Stated goal:
Copy out the data below verbatim.

+++ Data segment +++

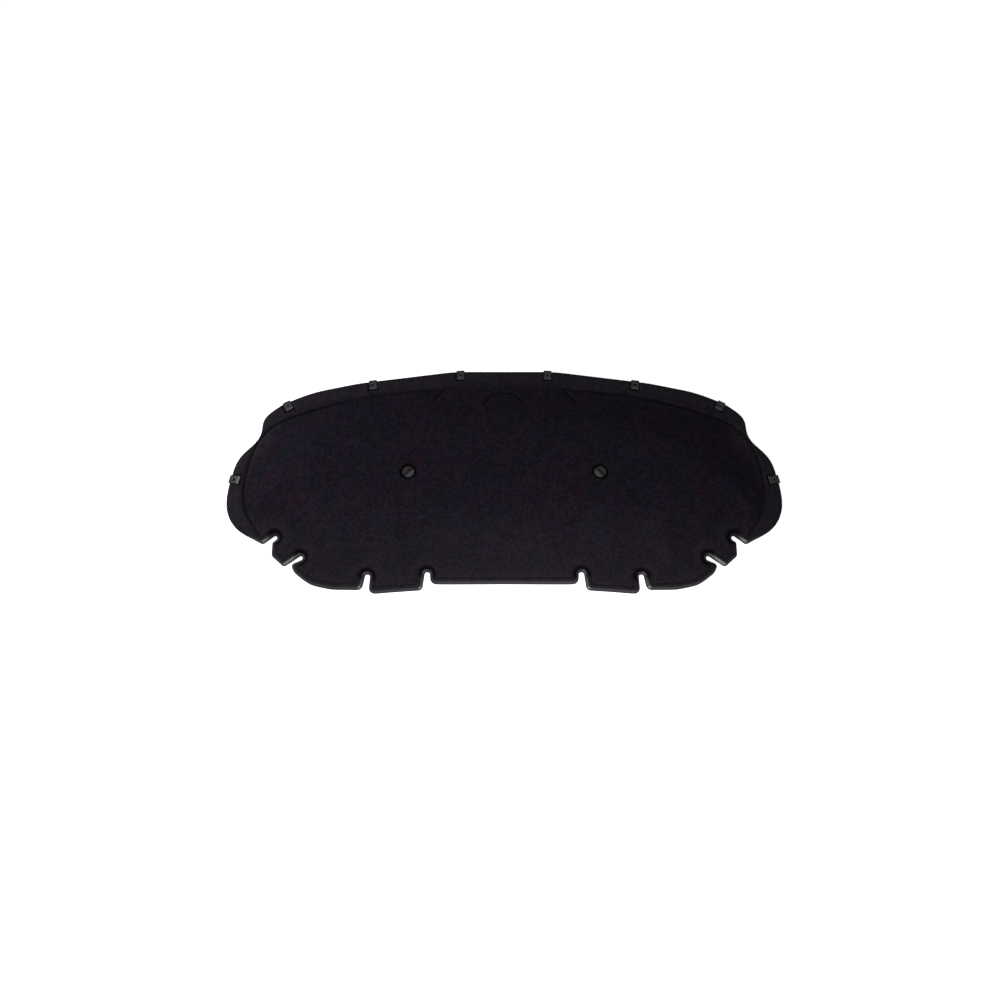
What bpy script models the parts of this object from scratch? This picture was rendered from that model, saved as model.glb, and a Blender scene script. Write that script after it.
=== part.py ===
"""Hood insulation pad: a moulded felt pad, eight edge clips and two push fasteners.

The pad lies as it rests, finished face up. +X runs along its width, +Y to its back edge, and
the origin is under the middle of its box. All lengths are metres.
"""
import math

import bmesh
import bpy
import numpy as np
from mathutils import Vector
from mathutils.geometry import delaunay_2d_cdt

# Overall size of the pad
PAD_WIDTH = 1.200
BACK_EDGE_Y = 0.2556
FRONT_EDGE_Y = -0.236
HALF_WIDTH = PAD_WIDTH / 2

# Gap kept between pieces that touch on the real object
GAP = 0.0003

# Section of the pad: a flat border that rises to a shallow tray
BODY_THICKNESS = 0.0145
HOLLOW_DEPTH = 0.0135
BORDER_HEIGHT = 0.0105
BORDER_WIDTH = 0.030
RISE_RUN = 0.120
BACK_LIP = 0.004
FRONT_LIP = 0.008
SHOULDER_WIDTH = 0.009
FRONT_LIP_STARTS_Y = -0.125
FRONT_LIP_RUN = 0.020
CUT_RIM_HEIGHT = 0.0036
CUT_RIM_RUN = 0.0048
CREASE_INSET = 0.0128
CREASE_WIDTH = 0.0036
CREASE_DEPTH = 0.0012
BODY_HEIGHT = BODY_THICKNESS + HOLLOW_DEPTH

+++

Result of the task:
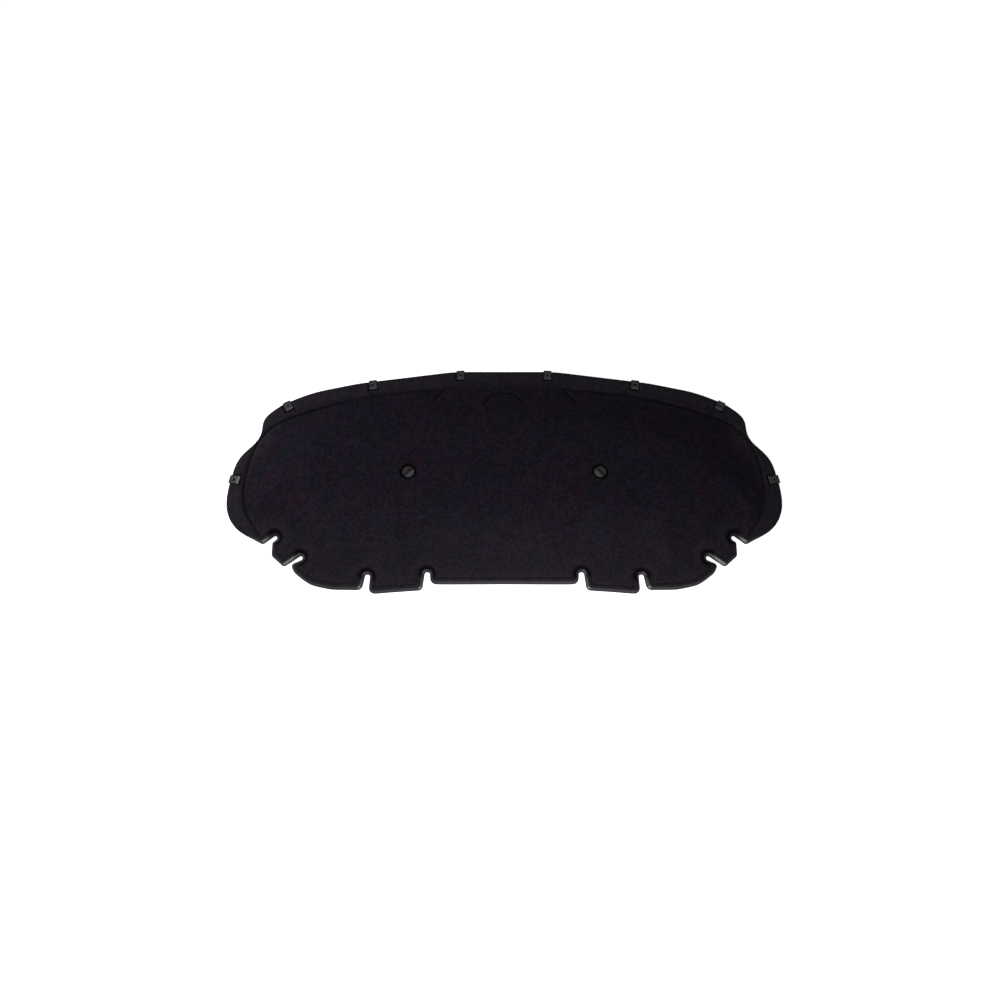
What bpy script models the parts of this object from scratch? This picture was rendered from that model, saved as model.glb, and a Blender scene script. Write that script after it.
=== part.py ===
"""Hood insulation pad: a moulded felt pad, eight edge clips and two push fasteners.

The pad lies as it rests, finished face up. +X runs along its width, +Y to its back edge, and
the origin is under the middle of its box. All lengths are metres.
"""
import math

import bmesh
import bpy
import numpy as np
from mathutils import Vector
from mathutils.geometry import delaunay_2d_cdt

# Overall size of the pad
PAD_WIDTH = 1.200
BACK_EDGE_Y = 0.2556
FRONT_EDGE_Y = -0.236
HALF_WIDTH = PAD_WIDTH / 2

# Gap kept between pieces that touch on the real object
GAP = 0.0003

# Section of the pad: a flat border that rises to a shallow tray
BODY_THICKNESS = 0.0145
HOLLOW_DEPTH = 0.0135
BORDER_HEIGHT = 0.0105
BORDER_WIDTH = 0.030
RISE_RUN = 0.120
BACK_LIP = 0.004
FRONT_LIP = 0.008
SHOULDER_WIDTH = 0.009
FRONT_LIP_STARTS_Y = -0.125
FRONT_LIP_RUN = 0.020
CUT_RIM_HEIGHT = 0.0036
CUT_RIM_RUN = 0.0048
CREASE_INSET = 0.0128
CREASE_WIDTH = 0.0036
CREASE_DEPTH = 0.0012
BODY_HEIGHT = BODY_THICKNESS + HOLLOW_DEPTH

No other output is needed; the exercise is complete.